In case of two nodes each processor handles eight particles. The message passing in this case involves passing the co-ordinates of one particle between the processors in each iteration. The computation effort in this case is reduced significantly. Now each processor handles 8 particles rather than all 16. Even though the computation time decreases due to the use of two nodes the message passing overhead nullifies this effect. Hence two nodes and one node take almost the same time.
In case of four nodes, each processor handles four particles. Hence the computation time reduces very significantly and this is reflected in the fact that four nodes require approximately 1480 sec inspite of increased message passing while a single processor took about 1880sec to do the job.

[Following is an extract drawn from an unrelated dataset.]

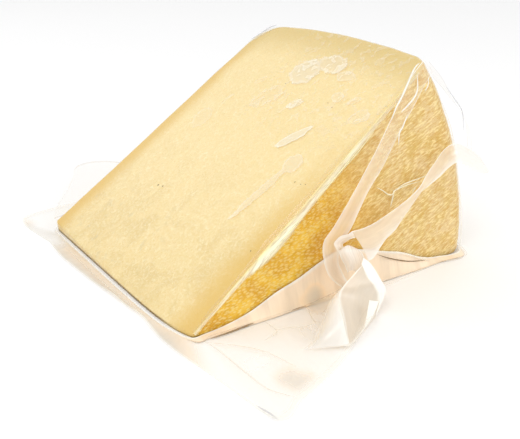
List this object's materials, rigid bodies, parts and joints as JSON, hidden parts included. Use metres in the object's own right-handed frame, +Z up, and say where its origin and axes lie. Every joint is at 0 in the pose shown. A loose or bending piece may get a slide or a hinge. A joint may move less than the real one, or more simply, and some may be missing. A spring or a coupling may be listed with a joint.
{
  "type": "vacuum-packed parmesan wedge",
  "caption": "Wedge of hard cheese cut from a whole wheel, lying on one cut face, in a clear vacuum bag with loose folds of film round its foot.",
  "frame": {"origin": "on the cheese's flat underside, within 6 mm of its middle, on the surface it lies on", "axes": "+Z up; +X from the thin tip edge towards the heel; +Y along the tip edge, from the rind with the gathered film to the far rind"},
  "size_m": [0.2551, 0.3187, 0.1373],
  "materials": {
    "hard_cheese": "pale straw yellow, golden at the rind, slightly shiny under the film",
    "clear_film": "clear, glossy, slightly milky where it folds"
  },
  "bodies": {
    "root": {"cheese_wedge": "hard_cheese", "clear_bag": "clear_film"}
  },
  "joints": []
}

A similar explanation holds true for eight nodes.
We observe one more fact that four nodes and eight nodes take the same amount of time to do the job about 1480 sec. One possible explanation for this is as follows. In case of four nodes each processor is handling four particles while in case of eight processors each is handling two particles. For four nodes the computation time is more but the message passing time is less while for eight nodes the computation time is less while the message passing time is more. Hence both the cases require the same amount of time.
ANALYSIS OF PROGRAM PERFORMANCE:
The performance of a program running on parallel processors basically depends on the method used to parallelize the work between the processors. The more the parallelizing, the better is the performance of the system. In our program the method of Particle Decomposition has been used to parallelize the work.
The process begins with calculating the system energy for the initial co-ordinate system.
This value of system energy is stored in a variable called oldcost.
Each processor has the information of the entire co-ordinate system of particles. Now a group of particles has been assigned to each of the p processors. Each processor moves the first particle in its group and calculates the system energy. It also keeps a record of this new value of system energy along with the new co-ordinates of the particle. Next it restores the moved particle back to its position in the original configuration and moves the second particle. The system energy is again calculated. This new system energy is compared with the previous one. If the new energy is lower than the previous one then the processor records it along with the new co-ordinates of the particle. As in the previous case the second particle is moved back to its initial position. This process is carried out for all the particles in the group by each processor. At the end of the process each processor knows the movement of which particle in its group will reduce the system energy the most. All the processors convey this information to the master processor. Now the master processor finds the minimum amongst these particles and records the result in a variable called mincost.